The responsibility of every Catholic to take an active part in the church’s evangelizing mission was one of Pope Benedict’s central messages to people during his May visit to Brazil. And he linked this to reaching out to the poor, saying the church — and this means all its members — must be “the advocate of justice and the poor.”

Evangelization “has always developed alongside the promotion of the human person and authentic Christian liberation,” he said. He noted a point he stressed in his 2006 encyclical, God Is Love: “Love of God and love of neighbor have become one; in the least of the brethren we find Jesus himself, and in Jesus we find God.”

Pope Benedict also emphasized that the “encounter with Christ in the Eucharist calls forth a commitment to evangelization and the impulse towards solidarity,” because “it awakens in the Christian a strong desire to proclaim the Gospel and to bear witness to it in the world so as to build a more just and humane society.”

He added: “From the Eucharist, in the course of the centuries, an immense wealth of charity has sprung forth, of sharing in the difficulties of others, of love and of justice. Only from the Eucharist will the civilization of love spring forth.”

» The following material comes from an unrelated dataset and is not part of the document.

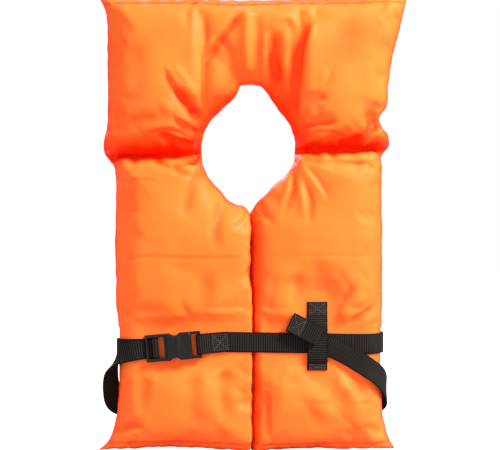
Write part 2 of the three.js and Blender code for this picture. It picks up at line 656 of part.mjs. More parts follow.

How is this mission of evangelization to the poor to be carried out? What does it mean to bear witness to a more just and humane society?

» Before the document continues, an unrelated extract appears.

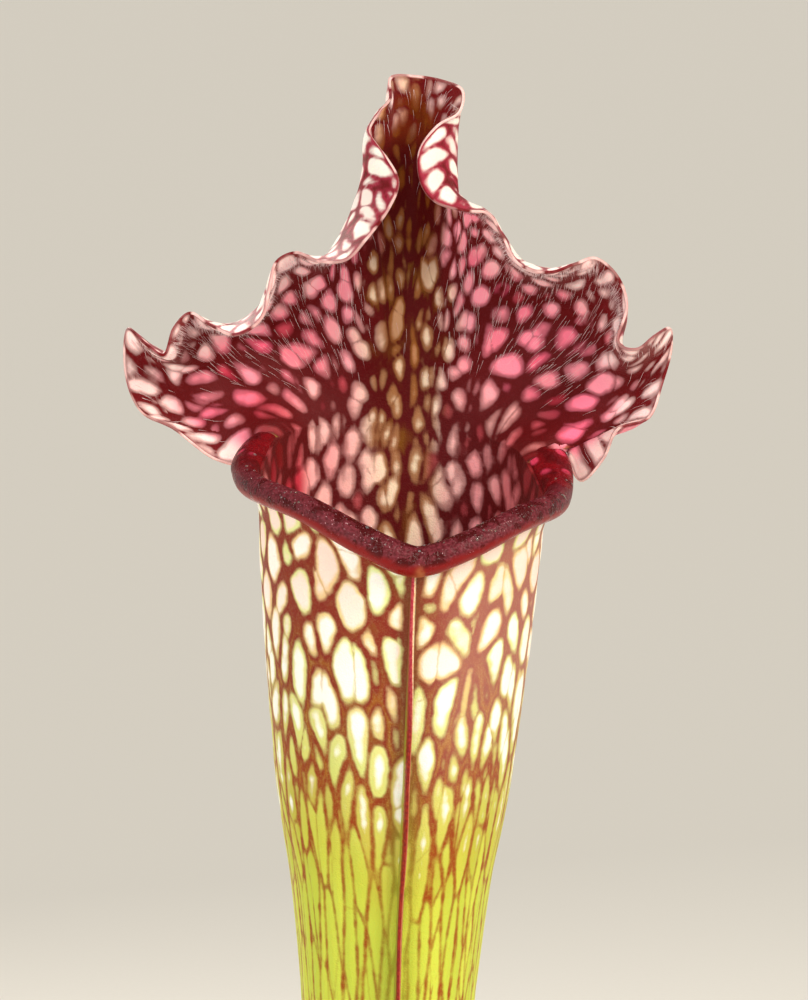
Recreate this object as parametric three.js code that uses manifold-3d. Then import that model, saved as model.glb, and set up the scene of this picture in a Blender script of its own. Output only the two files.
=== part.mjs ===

As one response, Pope Benedict called for “pastoral initiatives” of sending lay or religious missionaries “to homes on the outskirts of cities and in the interior (of cities) to enter into dialogue with everyone in the spirit of understanding, sensitivity and charity.”

If the persons missionaries encounter are living in poverty, he said, “it is necessary to help them, as the first Christian communities did, by practicing solidarity and making them feel truly loved. The poor ... need to feel the church is close to them, providing for their most urgent needs, defending their rights and working together with them to build a society founded on justice and peace.”

Pope Benedict noted that “the Gospel is addressed in a special way to the poor.” Again quoting from his 2006 encyclical, he stressed that “the church cannot neglect the service of charity any more than she can neglect the sacraments and the word.”

While the pope was addressing Catholics in Brazil, his words should resonate with all members of the church in all places. If the Gospel is addressed in a special way to the poor, we who live in the Archdiocese of Louisville also have a responsibility to reach out to the poor and to be their advocates.

There are many ways of doing this in our parishes and our local community. We can, for example, take an active part in the parish St. Vincent de Paul Society conference or other parish outreach efforts. We can support or give volunteer service to local Catholic organizations that serve the poor — organizations that often lack sufficient resources to respond to human needs.

We also can be advocates for the poor by becoming involved in advocacy groups or by urging our federal and state lawmakers to give priority to government programs to increase health care and safe, affordable housing. We can join in the campaign of Catholic Charities USA to cut poverty in half by 2020.

This is not simply humanitarian work. It’s about living our faith. It’s about proclaiming and living the Gospel of Jesus Christ.